Instructions for the task — Scan the listing below for the word "return" and state how many lines hold it. Write nothing but the number.
***** Recorded information
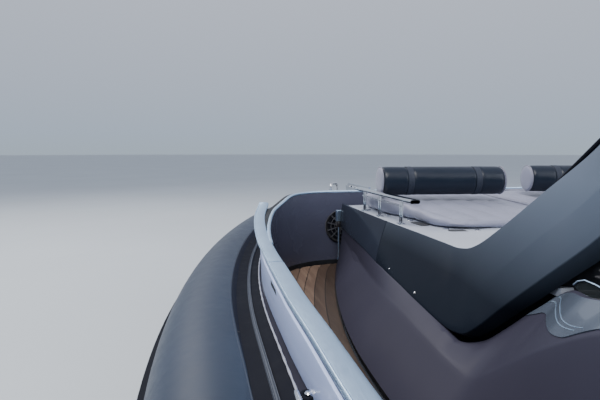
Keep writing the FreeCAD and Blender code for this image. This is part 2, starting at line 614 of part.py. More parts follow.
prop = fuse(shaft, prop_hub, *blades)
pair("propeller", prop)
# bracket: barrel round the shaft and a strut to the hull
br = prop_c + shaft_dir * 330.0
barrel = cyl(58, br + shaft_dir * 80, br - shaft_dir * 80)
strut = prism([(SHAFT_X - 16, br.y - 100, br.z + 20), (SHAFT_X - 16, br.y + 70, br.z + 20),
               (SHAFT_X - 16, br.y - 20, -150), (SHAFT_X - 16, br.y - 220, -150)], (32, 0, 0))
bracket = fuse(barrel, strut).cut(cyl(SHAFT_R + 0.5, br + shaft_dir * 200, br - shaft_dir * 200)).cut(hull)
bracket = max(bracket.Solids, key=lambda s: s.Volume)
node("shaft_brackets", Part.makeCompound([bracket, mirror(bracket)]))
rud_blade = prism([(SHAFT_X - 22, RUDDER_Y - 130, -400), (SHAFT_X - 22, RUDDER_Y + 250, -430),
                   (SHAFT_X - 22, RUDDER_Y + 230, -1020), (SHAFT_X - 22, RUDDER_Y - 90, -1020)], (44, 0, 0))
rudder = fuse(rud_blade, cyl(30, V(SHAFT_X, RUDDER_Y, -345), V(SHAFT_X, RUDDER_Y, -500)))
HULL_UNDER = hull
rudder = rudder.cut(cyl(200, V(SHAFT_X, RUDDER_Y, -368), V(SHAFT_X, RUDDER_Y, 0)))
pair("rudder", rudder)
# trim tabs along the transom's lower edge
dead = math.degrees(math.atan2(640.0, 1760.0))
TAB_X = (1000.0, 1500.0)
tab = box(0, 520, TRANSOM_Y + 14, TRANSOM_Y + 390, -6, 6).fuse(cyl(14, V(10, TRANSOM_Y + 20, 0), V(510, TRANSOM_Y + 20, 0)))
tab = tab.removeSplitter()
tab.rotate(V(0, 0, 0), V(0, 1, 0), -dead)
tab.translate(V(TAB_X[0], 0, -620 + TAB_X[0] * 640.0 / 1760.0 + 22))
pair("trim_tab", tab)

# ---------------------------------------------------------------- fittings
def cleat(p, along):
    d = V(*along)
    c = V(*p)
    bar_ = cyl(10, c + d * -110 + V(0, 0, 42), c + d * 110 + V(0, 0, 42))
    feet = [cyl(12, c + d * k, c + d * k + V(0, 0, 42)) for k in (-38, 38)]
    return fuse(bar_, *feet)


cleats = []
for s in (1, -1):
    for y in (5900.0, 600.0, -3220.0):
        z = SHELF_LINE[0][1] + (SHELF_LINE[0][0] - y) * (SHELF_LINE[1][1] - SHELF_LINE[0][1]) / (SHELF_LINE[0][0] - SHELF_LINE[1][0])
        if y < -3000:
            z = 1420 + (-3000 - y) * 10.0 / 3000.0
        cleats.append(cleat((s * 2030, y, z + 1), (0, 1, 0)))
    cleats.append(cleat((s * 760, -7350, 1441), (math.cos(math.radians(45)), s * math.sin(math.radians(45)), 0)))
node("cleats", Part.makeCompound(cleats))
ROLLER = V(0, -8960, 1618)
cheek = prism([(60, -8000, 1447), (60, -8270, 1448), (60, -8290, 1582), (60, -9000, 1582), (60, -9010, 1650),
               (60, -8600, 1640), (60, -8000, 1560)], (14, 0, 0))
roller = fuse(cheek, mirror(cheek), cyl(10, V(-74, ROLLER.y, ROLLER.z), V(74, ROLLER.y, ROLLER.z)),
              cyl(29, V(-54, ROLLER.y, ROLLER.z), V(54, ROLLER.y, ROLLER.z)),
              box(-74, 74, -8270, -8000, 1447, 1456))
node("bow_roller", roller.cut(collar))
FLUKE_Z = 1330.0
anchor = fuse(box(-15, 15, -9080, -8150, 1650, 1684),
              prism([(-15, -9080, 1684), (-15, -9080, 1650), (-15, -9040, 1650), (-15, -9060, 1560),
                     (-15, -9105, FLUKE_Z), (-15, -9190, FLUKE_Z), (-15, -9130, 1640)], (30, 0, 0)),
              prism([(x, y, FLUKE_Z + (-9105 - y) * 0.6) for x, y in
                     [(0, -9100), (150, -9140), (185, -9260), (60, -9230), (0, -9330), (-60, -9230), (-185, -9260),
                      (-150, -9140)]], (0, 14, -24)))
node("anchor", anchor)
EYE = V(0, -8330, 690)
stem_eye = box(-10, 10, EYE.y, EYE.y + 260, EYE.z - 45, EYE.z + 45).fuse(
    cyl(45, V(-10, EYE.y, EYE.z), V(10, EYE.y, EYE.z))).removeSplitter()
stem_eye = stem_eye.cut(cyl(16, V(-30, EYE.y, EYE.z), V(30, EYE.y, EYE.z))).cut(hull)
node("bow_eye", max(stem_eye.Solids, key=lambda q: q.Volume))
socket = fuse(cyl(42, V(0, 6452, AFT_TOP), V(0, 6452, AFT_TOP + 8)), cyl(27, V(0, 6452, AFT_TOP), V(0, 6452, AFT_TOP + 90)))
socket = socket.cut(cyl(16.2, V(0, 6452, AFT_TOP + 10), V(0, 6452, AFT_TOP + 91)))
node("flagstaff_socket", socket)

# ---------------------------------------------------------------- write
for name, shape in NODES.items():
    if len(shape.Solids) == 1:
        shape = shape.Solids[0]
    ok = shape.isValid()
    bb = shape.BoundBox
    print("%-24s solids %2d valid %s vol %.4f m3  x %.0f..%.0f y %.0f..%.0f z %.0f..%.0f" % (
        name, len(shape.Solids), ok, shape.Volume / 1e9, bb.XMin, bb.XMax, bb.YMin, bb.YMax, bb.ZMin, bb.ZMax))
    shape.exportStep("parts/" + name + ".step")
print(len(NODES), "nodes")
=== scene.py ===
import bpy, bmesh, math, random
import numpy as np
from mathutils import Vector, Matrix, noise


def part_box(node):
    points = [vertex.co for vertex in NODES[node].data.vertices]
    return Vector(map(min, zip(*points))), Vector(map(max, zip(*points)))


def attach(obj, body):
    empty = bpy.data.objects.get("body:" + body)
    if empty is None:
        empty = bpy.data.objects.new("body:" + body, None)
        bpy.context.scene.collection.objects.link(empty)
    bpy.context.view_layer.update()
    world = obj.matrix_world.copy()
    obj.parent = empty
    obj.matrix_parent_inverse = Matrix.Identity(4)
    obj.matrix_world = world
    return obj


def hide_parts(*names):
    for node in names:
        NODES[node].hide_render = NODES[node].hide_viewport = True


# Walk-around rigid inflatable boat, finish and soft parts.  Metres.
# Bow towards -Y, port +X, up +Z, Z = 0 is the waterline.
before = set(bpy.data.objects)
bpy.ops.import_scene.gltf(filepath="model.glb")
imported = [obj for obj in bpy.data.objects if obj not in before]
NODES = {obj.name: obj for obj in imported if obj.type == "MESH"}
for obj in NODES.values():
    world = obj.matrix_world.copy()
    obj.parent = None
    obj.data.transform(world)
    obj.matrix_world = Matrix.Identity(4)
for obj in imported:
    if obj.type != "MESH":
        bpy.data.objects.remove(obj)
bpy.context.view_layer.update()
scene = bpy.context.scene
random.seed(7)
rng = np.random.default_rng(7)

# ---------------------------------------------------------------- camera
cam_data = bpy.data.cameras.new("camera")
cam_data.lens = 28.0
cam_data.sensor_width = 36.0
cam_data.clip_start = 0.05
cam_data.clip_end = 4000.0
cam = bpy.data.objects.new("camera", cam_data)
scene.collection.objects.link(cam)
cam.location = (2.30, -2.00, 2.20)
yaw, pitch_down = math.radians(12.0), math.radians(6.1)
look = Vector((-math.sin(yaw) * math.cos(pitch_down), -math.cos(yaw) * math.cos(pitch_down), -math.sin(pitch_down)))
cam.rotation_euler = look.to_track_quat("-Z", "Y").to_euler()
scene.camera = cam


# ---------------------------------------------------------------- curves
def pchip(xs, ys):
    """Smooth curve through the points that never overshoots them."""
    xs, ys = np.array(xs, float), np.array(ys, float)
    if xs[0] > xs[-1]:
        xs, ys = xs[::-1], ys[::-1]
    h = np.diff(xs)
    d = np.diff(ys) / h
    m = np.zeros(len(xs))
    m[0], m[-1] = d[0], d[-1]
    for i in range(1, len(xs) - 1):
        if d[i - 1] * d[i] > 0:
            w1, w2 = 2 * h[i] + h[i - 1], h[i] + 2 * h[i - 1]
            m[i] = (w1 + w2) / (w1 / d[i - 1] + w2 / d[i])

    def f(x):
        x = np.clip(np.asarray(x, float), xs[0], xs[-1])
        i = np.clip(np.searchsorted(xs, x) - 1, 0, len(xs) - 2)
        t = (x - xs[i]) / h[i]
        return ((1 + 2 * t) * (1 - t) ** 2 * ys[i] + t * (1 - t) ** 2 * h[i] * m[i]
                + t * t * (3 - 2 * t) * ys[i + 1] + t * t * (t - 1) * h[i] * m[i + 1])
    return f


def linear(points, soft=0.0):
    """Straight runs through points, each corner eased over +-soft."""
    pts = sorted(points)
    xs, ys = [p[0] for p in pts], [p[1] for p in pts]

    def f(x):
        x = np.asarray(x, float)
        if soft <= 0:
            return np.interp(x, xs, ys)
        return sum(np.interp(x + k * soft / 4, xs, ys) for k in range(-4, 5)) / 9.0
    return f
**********
Task output — 8